What to do: Both end lines count: copy exactly from the line that contains "receptacle_1_pin();" to the line that contains "obj.parent = None", and only those lines.
......
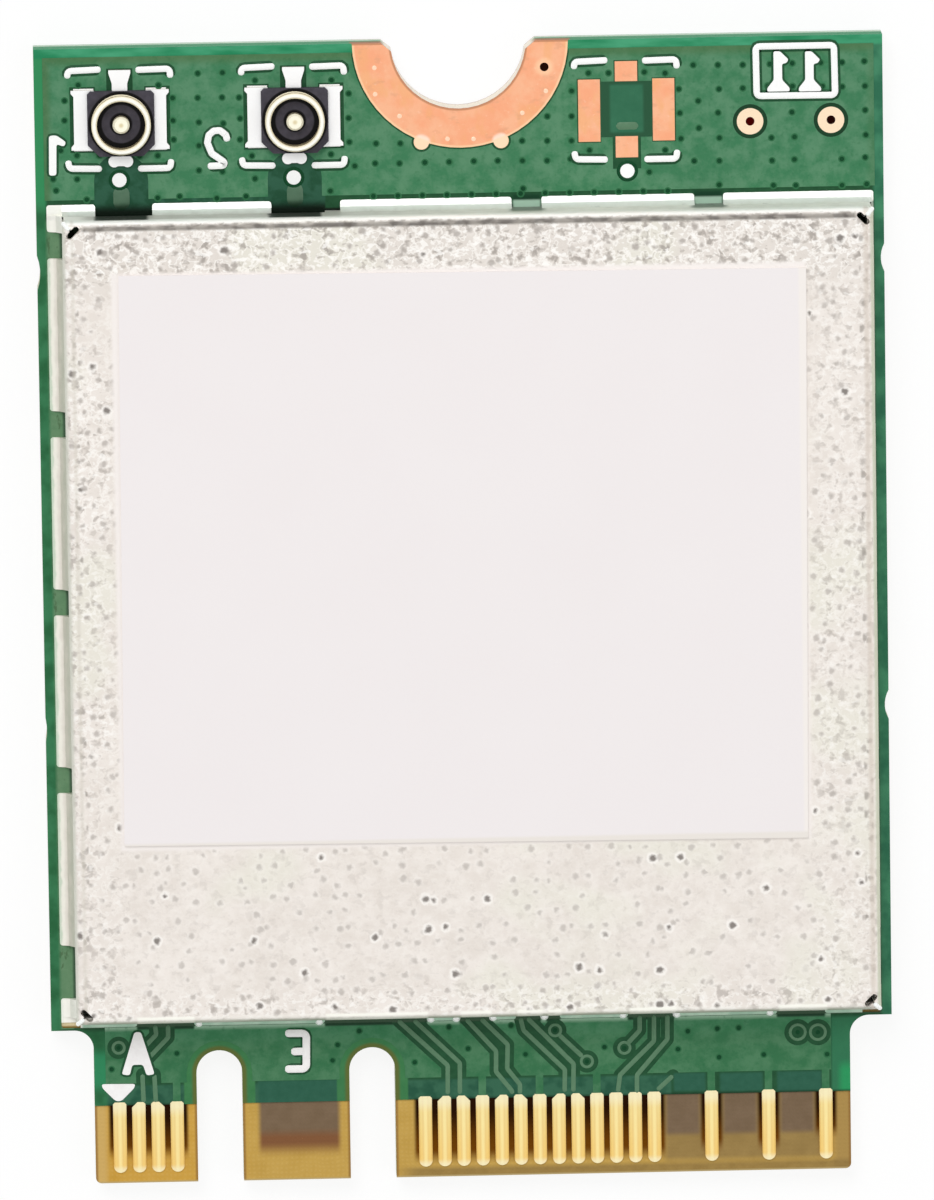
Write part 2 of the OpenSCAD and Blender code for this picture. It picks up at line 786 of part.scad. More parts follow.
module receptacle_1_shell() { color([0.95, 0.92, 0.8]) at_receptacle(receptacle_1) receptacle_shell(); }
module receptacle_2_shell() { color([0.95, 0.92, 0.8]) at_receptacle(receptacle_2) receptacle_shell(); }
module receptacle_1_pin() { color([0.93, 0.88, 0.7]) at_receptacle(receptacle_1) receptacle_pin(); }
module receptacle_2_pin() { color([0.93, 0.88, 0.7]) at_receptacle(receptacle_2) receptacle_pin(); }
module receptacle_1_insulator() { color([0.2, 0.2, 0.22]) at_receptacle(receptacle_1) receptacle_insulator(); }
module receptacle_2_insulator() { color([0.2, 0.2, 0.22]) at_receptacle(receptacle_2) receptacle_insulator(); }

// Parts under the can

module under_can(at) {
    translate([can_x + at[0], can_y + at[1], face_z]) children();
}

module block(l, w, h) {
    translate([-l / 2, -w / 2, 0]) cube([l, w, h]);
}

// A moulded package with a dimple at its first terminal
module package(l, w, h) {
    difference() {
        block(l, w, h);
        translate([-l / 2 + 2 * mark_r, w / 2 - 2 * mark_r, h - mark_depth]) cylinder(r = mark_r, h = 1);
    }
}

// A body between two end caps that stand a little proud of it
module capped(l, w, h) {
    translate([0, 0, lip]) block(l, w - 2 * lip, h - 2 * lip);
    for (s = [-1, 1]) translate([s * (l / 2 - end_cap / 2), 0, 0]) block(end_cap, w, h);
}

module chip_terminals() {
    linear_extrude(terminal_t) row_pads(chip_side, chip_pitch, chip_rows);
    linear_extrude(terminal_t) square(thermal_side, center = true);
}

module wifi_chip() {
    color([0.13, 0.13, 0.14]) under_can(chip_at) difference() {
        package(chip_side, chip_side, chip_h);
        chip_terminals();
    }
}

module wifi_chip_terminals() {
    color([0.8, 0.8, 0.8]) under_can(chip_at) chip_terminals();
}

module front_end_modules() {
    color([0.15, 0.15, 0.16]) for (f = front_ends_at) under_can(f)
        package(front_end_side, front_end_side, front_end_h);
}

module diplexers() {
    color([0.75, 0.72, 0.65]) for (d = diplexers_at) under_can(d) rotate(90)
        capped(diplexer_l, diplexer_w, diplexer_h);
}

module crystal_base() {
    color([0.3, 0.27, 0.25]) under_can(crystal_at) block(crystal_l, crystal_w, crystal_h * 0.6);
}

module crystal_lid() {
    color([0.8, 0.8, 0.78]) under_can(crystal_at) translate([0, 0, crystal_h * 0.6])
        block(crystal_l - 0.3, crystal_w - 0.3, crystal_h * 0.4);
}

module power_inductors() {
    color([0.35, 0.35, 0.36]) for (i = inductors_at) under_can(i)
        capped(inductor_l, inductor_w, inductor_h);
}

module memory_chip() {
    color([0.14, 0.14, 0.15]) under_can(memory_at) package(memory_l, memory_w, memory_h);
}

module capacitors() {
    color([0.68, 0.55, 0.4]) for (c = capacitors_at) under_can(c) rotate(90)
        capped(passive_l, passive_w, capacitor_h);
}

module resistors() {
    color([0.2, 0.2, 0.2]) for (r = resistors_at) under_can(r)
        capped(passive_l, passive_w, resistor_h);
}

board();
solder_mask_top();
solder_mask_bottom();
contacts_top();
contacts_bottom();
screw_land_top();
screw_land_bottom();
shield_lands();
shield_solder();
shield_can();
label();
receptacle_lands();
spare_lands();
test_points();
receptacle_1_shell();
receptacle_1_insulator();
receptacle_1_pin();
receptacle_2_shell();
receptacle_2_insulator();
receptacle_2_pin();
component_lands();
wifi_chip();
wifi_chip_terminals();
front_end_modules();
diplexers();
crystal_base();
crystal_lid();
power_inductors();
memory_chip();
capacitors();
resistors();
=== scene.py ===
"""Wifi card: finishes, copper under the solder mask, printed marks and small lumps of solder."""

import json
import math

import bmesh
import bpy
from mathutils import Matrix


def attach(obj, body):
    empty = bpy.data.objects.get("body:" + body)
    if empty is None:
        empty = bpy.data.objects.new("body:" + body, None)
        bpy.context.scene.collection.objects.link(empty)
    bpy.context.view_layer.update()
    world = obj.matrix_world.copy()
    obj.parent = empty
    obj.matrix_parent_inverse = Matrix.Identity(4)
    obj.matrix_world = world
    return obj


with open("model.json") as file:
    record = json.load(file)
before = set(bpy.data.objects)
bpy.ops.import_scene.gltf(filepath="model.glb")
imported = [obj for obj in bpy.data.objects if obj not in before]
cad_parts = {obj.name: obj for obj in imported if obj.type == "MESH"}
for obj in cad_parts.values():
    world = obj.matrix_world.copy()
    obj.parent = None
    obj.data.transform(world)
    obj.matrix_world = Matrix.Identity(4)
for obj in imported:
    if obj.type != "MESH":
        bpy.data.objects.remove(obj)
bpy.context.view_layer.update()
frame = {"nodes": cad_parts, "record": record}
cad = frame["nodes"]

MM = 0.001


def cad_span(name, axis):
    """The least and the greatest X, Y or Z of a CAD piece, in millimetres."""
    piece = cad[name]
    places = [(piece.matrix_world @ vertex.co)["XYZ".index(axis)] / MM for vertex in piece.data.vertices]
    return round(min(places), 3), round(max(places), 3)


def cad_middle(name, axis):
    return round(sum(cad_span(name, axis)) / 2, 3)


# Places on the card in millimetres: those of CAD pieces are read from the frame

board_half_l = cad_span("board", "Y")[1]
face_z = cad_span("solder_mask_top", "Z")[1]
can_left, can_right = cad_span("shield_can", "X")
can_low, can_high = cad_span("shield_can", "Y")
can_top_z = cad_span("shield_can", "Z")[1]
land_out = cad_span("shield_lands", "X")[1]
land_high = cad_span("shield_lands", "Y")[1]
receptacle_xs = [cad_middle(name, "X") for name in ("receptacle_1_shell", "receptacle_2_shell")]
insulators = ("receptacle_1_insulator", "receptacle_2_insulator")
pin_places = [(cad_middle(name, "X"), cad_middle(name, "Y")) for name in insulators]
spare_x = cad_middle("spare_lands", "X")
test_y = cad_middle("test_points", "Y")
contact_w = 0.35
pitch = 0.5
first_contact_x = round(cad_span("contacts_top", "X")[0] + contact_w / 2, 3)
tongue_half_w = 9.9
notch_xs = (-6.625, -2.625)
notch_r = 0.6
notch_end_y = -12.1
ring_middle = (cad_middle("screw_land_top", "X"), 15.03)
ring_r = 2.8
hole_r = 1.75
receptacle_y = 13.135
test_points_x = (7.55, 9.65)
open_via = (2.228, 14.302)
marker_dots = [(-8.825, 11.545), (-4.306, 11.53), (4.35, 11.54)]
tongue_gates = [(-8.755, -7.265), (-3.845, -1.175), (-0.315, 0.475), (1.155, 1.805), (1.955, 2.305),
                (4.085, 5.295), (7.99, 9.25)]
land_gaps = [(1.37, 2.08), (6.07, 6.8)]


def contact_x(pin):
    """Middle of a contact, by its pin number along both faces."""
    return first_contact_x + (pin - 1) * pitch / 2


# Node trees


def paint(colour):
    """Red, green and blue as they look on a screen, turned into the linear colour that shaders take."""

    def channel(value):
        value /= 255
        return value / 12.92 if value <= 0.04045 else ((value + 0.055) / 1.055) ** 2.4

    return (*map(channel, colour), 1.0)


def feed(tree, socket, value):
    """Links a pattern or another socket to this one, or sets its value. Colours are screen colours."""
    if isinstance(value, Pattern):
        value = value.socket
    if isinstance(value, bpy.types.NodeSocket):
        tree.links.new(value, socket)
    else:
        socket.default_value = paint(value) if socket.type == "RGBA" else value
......
Answer to this problem:
receptacle_1_pin();
receptacle_2_shell();
receptacle_2_insulator();
receptacle_2_pin();
component_lands();
wifi_chip();
wifi_chip_terminals();
front_end_modules();
diplexers();
crystal_base();
crystal_lid();
power_inductors();
memory_chip();
capacitors();
resistors();
=== scene.py ===
"""Wifi card: finishes, copper under the solder mask, printed marks and small lumps of solder."""

import json
import math

import bmesh
import bpy
from mathutils import Matrix


def attach(obj, body):
    empty = bpy.data.objects.get("body:" + body)
    if empty is None:
        empty = bpy.data.objects.new("body:" + body, None)
        bpy.context.scene.collection.objects.link(empty)
    bpy.context.view_layer.update()
    world = obj.matrix_world.copy()
    obj.parent = empty
    obj.matrix_parent_inverse = Matrix.Identity(4)
    obj.matrix_world = world
    return obj


with open("model.json") as file:
    record = json.load(file)
before = set(bpy.data.objects)
bpy.ops.import_scene.gltf(filepath="model.glb")
imported = [obj for obj in bpy.data.objects if obj not in before]
cad_parts = {obj.name: obj for obj in imported if obj.type == "MESH"}
for obj in cad_parts.values():
    world = obj.matrix_world.copy()
    obj.parent = None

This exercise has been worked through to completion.